The Ministry of Industry, Investment and Commerce focused primarily on alleviating the problems that arose from the shortage of cement, basic food commodities such as flour and rice and the scrap metal operations.
In addressing the cement shortage, agreements were made in September, for local cement importers to benefit from a reduction on the fee levied by the Port Authority of Jamaica to inspect each tonne of the product.
This inspection fee, which would be reduced from US$5 to US$1 until March 31, 2008, would allow importers to bring more cement into the island.
Minister of Industry, Investment and Commerce, Karl Samuda said the US$5 tariff posed a serious challenge for importers of the commodity noting that "when you consider the increased cost of freight from China, and the devaluation. and warehouse cost, and so Cabinet and the Port Authority have agreed to reduce this fee from US$5 to US$1, which I understand will make a significant difference and enable the importers to go ahead, because they would be assured of some margins."

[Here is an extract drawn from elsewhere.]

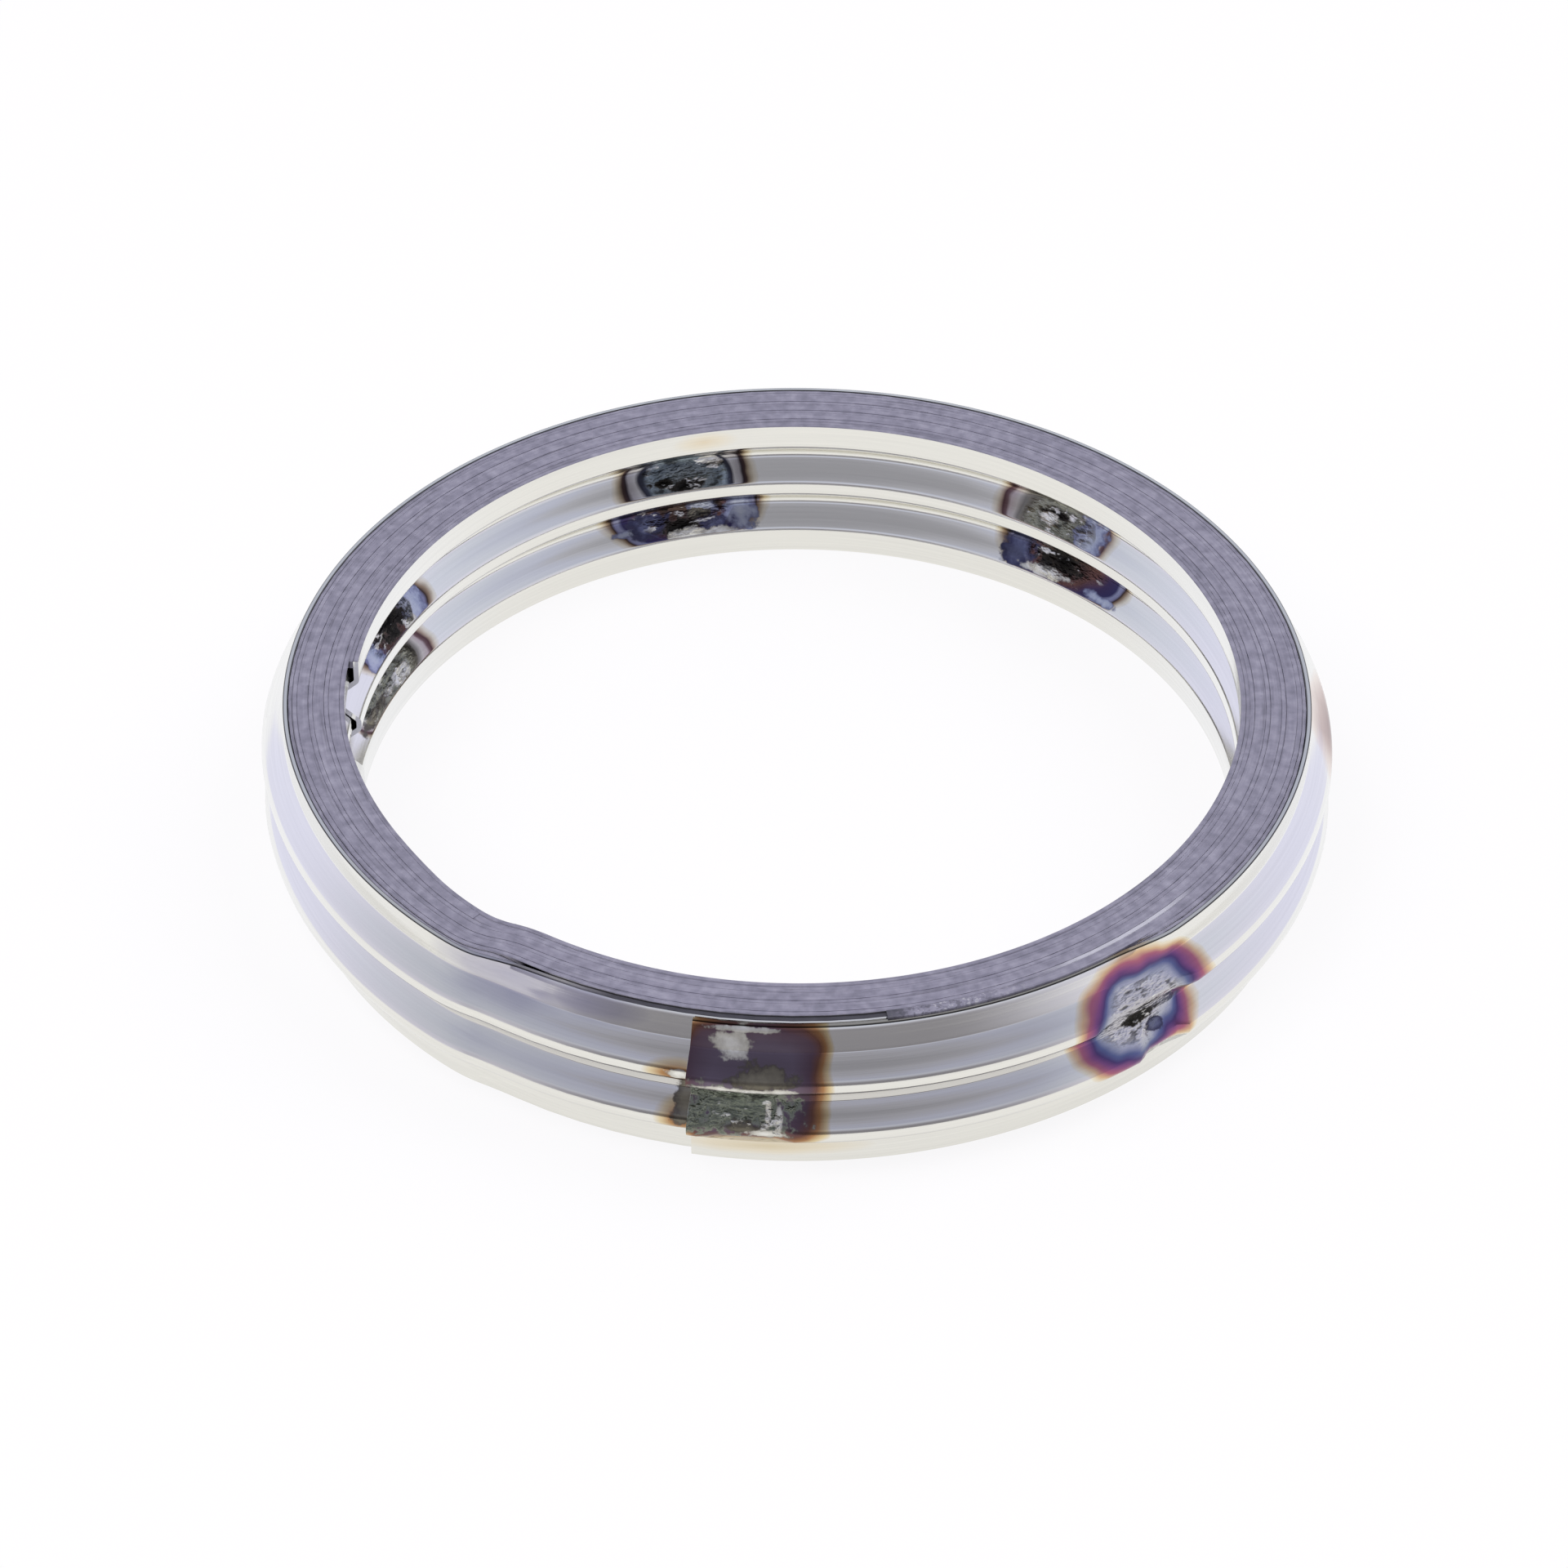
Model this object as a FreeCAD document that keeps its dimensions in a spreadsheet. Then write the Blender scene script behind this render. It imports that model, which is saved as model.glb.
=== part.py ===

By October, plans were finalized for the delivery of some 5000t of cement from Cuba into the island to ease the shortage.
This followed the visit of a team consisting of representatives from the Ministry, the Airports Authority of Jamaica and the Port Authority of Jamaica to Cuba to finalize arrangements for the importation of some 40,000 tonnes of cement, which would arrive into the island on a phased basis.
In making the announcement, Minister Samuda pointed out that a regular supply of 5000 tonnes of cement should be arriving from Cuba each month totaling the 40,000 tonnes promised.